* Aim *
Exactly repeat the lines starting at the one that holds "const cradle = new THREE.Group();" and ending at the one that holds "imported = [obj". Both end lines count; leave out everything else.

···

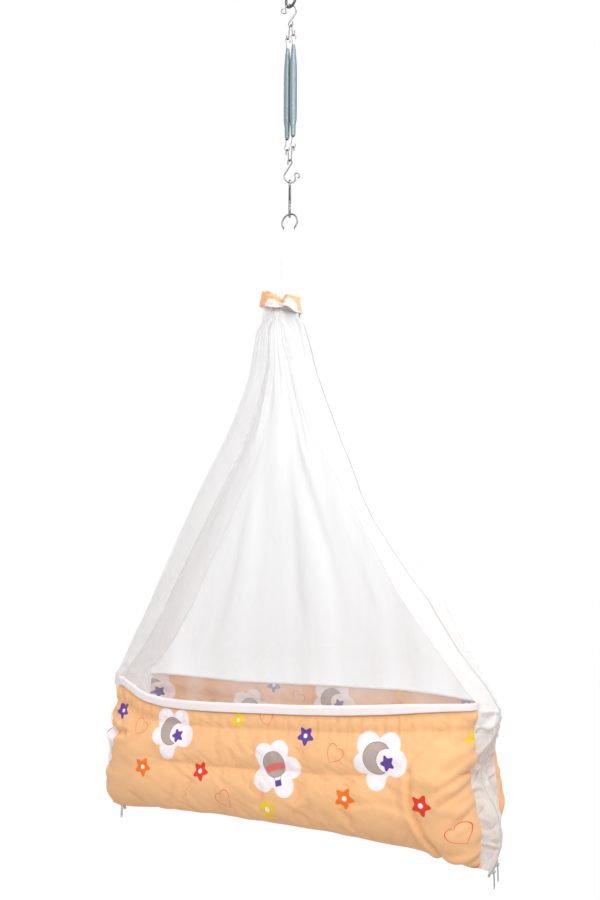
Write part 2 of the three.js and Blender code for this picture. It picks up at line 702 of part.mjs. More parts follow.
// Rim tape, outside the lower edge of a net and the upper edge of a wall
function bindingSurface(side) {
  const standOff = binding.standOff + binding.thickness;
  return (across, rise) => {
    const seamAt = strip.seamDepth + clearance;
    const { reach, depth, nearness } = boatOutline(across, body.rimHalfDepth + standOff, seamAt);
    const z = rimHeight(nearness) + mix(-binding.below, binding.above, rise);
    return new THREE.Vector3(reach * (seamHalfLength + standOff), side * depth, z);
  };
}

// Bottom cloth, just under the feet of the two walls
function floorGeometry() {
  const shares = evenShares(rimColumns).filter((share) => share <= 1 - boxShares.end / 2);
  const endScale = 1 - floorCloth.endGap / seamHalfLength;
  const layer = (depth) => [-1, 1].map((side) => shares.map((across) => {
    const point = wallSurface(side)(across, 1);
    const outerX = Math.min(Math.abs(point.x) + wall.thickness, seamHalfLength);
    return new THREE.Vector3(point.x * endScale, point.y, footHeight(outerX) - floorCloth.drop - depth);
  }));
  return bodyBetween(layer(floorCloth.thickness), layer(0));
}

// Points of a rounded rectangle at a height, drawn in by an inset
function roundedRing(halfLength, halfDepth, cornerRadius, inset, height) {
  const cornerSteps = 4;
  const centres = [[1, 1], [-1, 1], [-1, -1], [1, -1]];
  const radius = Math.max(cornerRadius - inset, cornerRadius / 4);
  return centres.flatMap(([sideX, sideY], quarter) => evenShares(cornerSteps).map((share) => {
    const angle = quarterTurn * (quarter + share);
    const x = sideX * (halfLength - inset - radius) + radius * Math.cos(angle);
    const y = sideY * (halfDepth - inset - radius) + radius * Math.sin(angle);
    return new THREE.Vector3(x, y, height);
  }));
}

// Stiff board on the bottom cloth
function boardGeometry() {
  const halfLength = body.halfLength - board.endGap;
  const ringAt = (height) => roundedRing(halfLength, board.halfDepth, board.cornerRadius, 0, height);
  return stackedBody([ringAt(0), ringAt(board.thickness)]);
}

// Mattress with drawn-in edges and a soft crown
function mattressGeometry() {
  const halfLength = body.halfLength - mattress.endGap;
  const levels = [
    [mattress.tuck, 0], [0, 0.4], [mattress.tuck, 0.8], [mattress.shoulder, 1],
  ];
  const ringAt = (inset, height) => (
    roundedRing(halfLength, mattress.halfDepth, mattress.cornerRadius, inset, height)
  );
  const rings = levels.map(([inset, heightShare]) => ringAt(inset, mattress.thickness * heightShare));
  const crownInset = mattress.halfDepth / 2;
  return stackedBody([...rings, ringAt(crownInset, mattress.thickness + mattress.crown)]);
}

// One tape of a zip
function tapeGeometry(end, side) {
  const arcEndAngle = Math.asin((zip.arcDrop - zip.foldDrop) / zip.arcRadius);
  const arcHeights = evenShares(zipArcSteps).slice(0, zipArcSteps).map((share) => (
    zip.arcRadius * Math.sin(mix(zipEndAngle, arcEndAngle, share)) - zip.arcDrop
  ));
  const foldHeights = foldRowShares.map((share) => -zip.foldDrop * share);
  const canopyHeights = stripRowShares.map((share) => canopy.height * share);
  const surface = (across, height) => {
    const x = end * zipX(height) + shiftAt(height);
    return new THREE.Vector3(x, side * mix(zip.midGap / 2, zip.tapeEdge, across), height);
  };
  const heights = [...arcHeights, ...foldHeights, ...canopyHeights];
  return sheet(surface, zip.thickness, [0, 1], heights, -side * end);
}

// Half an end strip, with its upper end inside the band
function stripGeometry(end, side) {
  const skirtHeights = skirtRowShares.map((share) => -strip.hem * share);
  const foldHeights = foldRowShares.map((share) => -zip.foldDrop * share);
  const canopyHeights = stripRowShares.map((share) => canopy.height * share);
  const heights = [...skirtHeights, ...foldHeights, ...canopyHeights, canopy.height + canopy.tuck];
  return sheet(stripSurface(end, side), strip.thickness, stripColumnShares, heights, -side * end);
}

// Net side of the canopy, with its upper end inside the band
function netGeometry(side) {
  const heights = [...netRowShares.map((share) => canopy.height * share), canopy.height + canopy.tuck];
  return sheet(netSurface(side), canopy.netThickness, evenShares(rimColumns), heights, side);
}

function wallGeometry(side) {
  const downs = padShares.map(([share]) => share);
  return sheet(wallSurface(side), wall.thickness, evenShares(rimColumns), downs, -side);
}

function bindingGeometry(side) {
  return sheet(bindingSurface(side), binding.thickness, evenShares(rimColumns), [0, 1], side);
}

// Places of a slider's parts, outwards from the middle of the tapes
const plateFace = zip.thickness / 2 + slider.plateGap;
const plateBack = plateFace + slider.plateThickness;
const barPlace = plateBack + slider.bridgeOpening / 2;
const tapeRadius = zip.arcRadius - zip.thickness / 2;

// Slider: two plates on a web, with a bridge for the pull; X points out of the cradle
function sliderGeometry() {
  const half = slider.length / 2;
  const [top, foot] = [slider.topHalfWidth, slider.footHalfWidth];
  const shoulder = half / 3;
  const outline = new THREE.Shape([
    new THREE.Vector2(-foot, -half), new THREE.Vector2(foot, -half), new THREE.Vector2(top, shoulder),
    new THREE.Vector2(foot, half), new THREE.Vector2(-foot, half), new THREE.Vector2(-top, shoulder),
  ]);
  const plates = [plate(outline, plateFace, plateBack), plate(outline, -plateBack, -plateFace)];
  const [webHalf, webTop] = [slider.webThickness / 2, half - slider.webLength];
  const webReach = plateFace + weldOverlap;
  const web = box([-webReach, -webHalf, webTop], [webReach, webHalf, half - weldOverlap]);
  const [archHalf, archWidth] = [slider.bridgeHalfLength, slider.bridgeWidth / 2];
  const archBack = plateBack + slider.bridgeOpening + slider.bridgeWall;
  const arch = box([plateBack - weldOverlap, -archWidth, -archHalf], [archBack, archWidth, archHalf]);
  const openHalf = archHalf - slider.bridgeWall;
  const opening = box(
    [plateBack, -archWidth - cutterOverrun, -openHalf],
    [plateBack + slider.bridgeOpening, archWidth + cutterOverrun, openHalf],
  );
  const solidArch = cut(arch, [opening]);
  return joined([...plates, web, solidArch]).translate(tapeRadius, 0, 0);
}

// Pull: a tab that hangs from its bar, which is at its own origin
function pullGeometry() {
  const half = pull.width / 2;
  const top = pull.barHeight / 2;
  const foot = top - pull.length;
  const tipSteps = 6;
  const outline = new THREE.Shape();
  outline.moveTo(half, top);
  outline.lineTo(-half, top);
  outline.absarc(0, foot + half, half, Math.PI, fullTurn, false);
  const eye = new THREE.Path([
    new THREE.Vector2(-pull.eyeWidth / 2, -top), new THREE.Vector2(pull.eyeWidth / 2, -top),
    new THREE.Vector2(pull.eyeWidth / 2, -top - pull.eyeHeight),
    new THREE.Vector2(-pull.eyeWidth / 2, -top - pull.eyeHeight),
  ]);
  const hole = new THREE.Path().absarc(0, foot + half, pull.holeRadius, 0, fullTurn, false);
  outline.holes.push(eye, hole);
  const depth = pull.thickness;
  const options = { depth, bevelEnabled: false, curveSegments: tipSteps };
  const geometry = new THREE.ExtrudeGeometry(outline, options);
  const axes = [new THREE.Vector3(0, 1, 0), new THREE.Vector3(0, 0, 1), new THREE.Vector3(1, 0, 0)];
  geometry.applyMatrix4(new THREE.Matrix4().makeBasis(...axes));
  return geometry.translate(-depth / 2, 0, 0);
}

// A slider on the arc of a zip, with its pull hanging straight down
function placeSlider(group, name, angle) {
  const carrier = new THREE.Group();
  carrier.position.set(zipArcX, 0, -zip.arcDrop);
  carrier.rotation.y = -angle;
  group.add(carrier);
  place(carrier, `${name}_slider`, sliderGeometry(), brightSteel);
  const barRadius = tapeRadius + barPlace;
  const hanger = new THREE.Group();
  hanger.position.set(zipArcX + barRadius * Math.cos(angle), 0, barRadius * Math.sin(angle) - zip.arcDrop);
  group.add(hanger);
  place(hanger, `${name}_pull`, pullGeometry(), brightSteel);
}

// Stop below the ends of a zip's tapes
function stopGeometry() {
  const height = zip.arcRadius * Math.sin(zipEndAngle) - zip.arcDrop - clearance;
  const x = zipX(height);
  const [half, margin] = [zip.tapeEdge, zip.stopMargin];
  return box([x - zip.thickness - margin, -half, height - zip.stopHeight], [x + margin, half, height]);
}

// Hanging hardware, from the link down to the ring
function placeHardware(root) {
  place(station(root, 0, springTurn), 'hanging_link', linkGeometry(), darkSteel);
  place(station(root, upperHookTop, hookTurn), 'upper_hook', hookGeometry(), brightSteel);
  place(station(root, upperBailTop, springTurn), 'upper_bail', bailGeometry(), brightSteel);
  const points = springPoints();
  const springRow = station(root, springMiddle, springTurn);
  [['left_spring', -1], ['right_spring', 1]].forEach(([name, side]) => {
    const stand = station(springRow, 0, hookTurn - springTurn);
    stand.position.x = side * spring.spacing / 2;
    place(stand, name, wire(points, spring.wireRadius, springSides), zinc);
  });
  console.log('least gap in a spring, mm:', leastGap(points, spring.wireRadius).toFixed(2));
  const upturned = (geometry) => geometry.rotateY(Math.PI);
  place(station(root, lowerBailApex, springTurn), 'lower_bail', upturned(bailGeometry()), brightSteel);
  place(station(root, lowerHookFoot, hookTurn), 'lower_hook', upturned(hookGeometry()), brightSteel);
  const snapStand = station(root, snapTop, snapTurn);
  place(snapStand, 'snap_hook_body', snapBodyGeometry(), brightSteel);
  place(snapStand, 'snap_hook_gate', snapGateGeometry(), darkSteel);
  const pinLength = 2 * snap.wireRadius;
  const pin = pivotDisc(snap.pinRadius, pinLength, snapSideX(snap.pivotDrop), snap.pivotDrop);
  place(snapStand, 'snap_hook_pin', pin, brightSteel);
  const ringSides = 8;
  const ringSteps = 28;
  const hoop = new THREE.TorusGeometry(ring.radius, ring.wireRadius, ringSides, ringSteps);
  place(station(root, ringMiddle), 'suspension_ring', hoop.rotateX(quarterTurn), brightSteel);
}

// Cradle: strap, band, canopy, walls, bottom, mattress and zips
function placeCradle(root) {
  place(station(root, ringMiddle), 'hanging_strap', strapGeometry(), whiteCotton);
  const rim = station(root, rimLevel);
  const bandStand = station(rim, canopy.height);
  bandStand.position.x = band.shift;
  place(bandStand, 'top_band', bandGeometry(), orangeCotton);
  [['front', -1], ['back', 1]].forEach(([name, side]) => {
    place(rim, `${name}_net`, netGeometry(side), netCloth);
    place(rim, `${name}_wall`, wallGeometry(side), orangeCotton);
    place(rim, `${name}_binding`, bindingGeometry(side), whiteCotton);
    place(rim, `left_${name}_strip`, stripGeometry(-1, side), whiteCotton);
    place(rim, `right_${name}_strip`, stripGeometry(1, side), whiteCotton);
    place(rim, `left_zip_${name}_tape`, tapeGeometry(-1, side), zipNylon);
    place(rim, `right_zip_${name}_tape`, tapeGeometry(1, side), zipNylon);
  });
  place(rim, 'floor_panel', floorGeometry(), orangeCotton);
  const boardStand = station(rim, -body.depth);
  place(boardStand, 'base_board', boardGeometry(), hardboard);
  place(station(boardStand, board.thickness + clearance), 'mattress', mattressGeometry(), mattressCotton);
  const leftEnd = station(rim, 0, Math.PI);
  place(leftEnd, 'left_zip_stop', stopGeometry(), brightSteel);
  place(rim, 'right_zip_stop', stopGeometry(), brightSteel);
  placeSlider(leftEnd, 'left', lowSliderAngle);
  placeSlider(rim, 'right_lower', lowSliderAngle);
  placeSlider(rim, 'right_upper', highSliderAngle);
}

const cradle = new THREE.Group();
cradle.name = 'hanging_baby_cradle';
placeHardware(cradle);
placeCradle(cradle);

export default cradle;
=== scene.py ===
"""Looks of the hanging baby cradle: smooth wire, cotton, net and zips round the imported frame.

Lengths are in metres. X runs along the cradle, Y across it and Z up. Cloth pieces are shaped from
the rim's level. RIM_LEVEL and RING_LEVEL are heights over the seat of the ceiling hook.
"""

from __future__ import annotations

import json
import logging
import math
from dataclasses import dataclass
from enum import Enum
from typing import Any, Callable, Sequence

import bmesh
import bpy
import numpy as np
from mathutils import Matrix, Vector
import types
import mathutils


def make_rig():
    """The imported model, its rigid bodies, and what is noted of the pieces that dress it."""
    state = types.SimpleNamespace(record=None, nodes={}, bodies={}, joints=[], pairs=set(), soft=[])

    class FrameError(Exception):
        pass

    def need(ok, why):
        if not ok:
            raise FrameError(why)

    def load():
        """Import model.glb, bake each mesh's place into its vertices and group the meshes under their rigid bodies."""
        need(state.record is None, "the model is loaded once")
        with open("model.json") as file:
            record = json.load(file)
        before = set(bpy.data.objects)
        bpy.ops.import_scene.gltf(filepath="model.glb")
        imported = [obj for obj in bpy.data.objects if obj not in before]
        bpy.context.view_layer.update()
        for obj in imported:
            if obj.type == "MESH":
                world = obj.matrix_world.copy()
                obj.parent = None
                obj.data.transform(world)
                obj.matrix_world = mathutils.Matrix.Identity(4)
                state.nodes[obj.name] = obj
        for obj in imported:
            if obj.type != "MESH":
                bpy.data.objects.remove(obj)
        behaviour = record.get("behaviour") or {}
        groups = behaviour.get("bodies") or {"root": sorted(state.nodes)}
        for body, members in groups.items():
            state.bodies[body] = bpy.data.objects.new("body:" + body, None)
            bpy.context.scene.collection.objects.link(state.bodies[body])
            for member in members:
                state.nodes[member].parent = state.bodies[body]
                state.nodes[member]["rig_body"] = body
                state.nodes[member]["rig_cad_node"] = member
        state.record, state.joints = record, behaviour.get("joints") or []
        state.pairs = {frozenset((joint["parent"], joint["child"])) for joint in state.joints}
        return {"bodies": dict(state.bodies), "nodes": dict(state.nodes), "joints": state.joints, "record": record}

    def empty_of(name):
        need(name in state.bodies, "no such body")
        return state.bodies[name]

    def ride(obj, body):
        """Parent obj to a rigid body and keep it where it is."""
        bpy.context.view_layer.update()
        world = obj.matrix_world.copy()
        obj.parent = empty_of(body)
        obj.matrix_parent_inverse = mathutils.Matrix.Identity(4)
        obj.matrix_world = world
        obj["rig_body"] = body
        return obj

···

* Answer to this exercise *
const cradle = new THREE.Group();
cradle.name = 'hanging_baby_cradle';
placeHardware(cradle);
placeCradle(cradle);

export default cradle;
=== scene.py ===
"""Looks of the hanging baby cradle: smooth wire, cotton, net and zips round the imported frame.

Lengths are in metres. X runs along the cradle, Y across it and Z up. Cloth pieces are shaped from
the rim's level. RIM_LEVEL and RING_LEVEL are heights over the seat of the ceiling hook.
"""

from __future__ import annotations

import json
import logging
import math
from dataclasses import dataclass
from enum import Enum
from typing import Any, Callable, Sequence

import bmesh
import bpy
import numpy as np
from mathutils import Matrix, Vector
import types
import mathutils


def make_rig():
    """The imported model, its rigid bodies, and what is noted of the pieces that dress it."""
    state = types.SimpleNamespace(record=None, nodes={}, bodies={}, joints=[], pairs=set(), soft=[])

    class FrameError(Exception):
        pass

    def need(ok, why):
        if not ok:
            raise FrameError(why)

    def load():
        """Import model.glb, bake each mesh's place into its vertices and group the meshes under their rigid bodies."""
        need(state.record is None, "the model is loaded once")
        with open("model.json") as file:
            record = json.load(file)
        before = set(bpy.data.objects)
        bpy.ops.import_scene.gltf(filepath="model.glb")
        imported = [obj for obj in bpy.data.objects if obj not in before]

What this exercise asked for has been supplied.